Acting director of Al Jazeera, Mustapha Souag said: “The reality of the press in the Arab world is a tragic situation, and globally, freedom of the press has witnessed a dramatic decline that marks a new era in the media, one which we hope will not last long.”

He lamented the fact that at least 14 journalists have been killed in recent months, saying that the majority of the most dangerous countries in the world for journalists, including Syria, Iraq, Yemen and South Sudan, are located in the Arab world.

Journalists in these countries continue to face numerous serious challenges and dangers, from persecution, threats and financial insecurity to attack, kidnapping and murder.

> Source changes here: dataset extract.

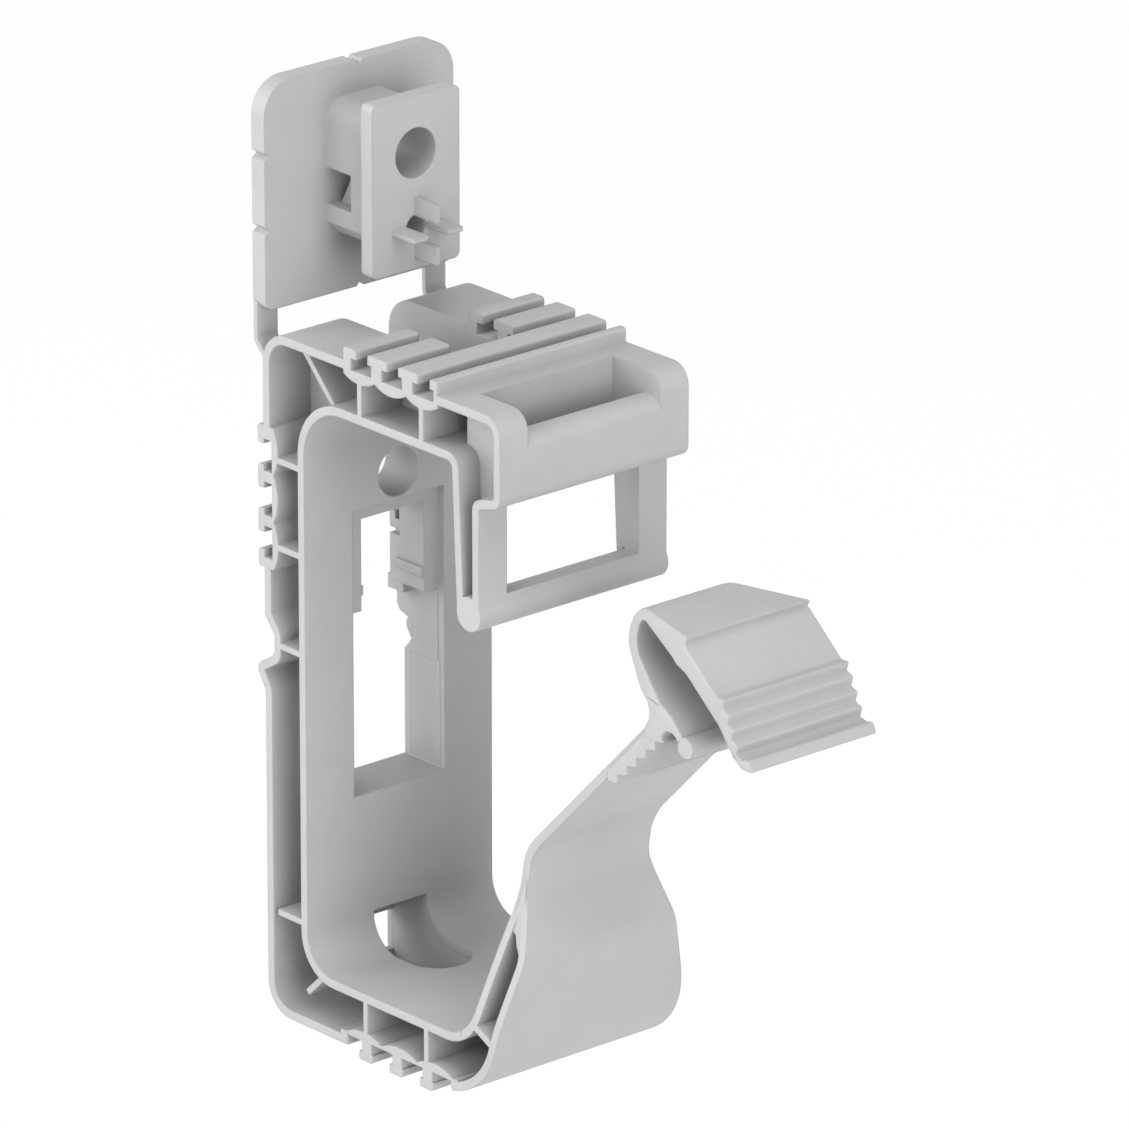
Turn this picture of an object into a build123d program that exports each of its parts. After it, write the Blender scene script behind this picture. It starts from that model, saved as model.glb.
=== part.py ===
# Snap-closing holder for a bundle of cables, moulded in one piece of grey plastic
# X runs across the holder, +Y points into the wall that it is screwed to, +Z is up
# The origin is the centre of the screw bore's mouth, on the face that the screw head bears on
import os
from math import cos, radians, sin, tan

from build123d import *

# Holder body
width = 32.8
space_height = 80.8
space_depth = 30.2
screw_to_top = 13.45
loop_wall = 1.25
outer_wall = 1.25
gap = 5.8
bottom_gap = 5.95
web = 0.85
hook_stand = 1.5
screw_bore = 7.0
boss_wall = 1.6
top_web = 19.8
bottom_web = 20.3
rear_web = 3.85
dip_web = -22.45
low_web = -60.95

# Corners of the cable space and of the outer wall
space_round = 7.5
floor_round = 5.2
leg_round = 1.0
outer_round = 4.7
toe_round = 11.0

# Front legs, hood and latch window
leg_lean = 0.95
leg_foot = 20.4
latch_depth = 5.3
hood_overhang = 4.3
hood_drop = 13.5
hood_slope = 1.1
hood_round = 2.9
bead_radius = 2.4
bead_offset = 0.3
window_half = 11.5
window_top = 8.0
window_sill = -4.6
pocket_side = 1.2
lip_fall = 3.4
lip_reach = 1.9
lip_bend = 2.0

# Front wall and arm
floor_reach = 2.85
front_lean = 10.6
knee_rise = 27.5
knee_round = 8.0
bulge_reach = 4.1
bulge_rise = 21.0
bulge_round = 6.0
neck_rise = 29.9
arm_angle = 45.3
arm_length = 34.9
arm_half = 10.6
toe_web = 1.0
toe_web_rise = 1.9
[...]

Souag emphasised the importance of bringing together media houses and organisations concerned with defending press freedom and human rights, to provide better protection to journalists and implement initiatives aimed at promoting their safety, as well as combatting the serious threat that impunity poses to media freedom.

The seminar was attended by the president of the Sudanese Journalists Syndicate, Sadiq Al-Rizaqi, director of Al-Jazeera Centre for Public Liberties and Human Rights, Sami Al-Haj and international experts including chairman of the International Press Institute, John Yearwood, and director of the African Media Initiative, Eric Kenji,

The symposium also includes a two-day workshop on "Media, Freedom of Expression, Hate Speech and Violence: Towards Professional Press Coverage and a Better Understanding of Human Rights,” for Arab journalists from inside and outside Sudan.